Aktualisiert: 1. Juli 2022


von Lisa Epp


EINE BILDUNG FÃœR ZUKUNFT

Schule hat das Ziel, Heranwachsende mit all den Dingen auszustatten, mit denen sie später ein selbstbestimmtes Leben in der Gesellschaft führen können und die sie in die Lage versetzen, sich in diese einzubringen und an ihr teilzuhaben. Die sich daraus ableitende zentrale Aufgabe ist, dass Schüler*innen lernen, verantwortungsvolle Entscheidungen mit Blick auf sich und andere zu treffen und sich mit der sie umgebenden Wirklichkeit kritisch auseinanderzusetzen, kurzum: sie zu selbstbewussten und verantwortungsvollen Individuen zu erziehen (vgl. SMK 2019, VIIf.).

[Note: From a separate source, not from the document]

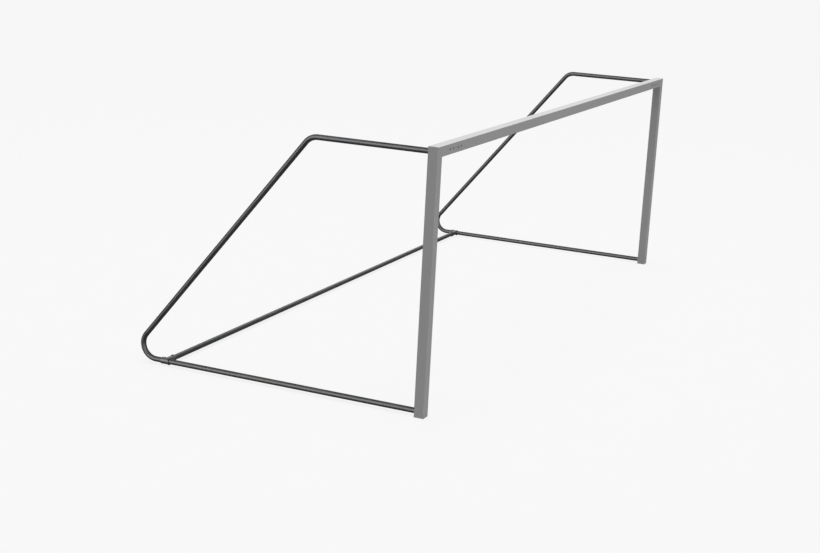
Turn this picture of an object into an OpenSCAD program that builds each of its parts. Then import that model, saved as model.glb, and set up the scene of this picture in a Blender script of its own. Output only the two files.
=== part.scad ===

Zu den globalen Herausforderungen unserer heutigen Gesellschaft, welche die zukünftigen Generationen vermutlich noch stärker betreffen werden, zählen u.a. die Klimaproblematik, der Verlust an Biodiversität sowie die Flucht von Menschen aus Krisen- und Kriegsgebieten. Die Fridays for Future Bewegung zeigt, dass ein Bewusstsein für diese Herausforderungen bei einer breiten Schüler*innenschaft bereits vorhanden ist. Sie stellt die Forderung nach einer Umgestaltung der Gesellschaft im Sinne einer nachhaltigen Entwicklung (vgl. Haunss/Rucht/Sommer/Zajak 2019, S. 2).


In diesem Beitrag geht es darum, wie sich Schule dieser weltweiten, sozialen, ökologischen, ökonomischen und kulturellen Herausforderungen im Sinne einer Bildung für nachhaltige Entwicklung (BNE) annehmen kann. Dafür prüfen wir zunächst den Status quo einer BNE auf globaler, nationaler und sächsischer Ebene und schauen dann, wie eine solche Bildung umgesetzt werden könnte. Schließlich werden wir den Fokus auf Schulen mit Ganztagsangeboten lenken und aufzeigen, warum hier bereits gute Voraussetzungen für eine Einbindung von BNE vorliegen.

Das dem Beitrag zugrunde liegende Verständnis von nachhaltiger Entwicklung orientiert sich an dem der UNESCO: „Entwicklung ist dann nachhaltig, wenn Menschen weltweit, gegenwärtig und in Zukunft, würdig leben und ihre Bedürfnisse und Talente unter Berücksichtigung planetarer Grenzen entfalten können.“ (Deutsche UNESCO-Kommission e.V. o.J.)


DER STATUS QUO

In den letzten Jahren hat sich einiges im Bereich der Bildung für nachhaltige Entwicklung ereignet. Einige wichtige Eckpfeiler der Entwicklung auf globaler, nationaler und sächsischer Ebene finden Sie in dieser Grafik:

Abb. 1: 3-Ebenen-Modell von BNE, eigene Darstellung nach Deutsche UNESCO-Kommission e.V. o.J. und Sächsisches Staatsministerium für Kultus 2018.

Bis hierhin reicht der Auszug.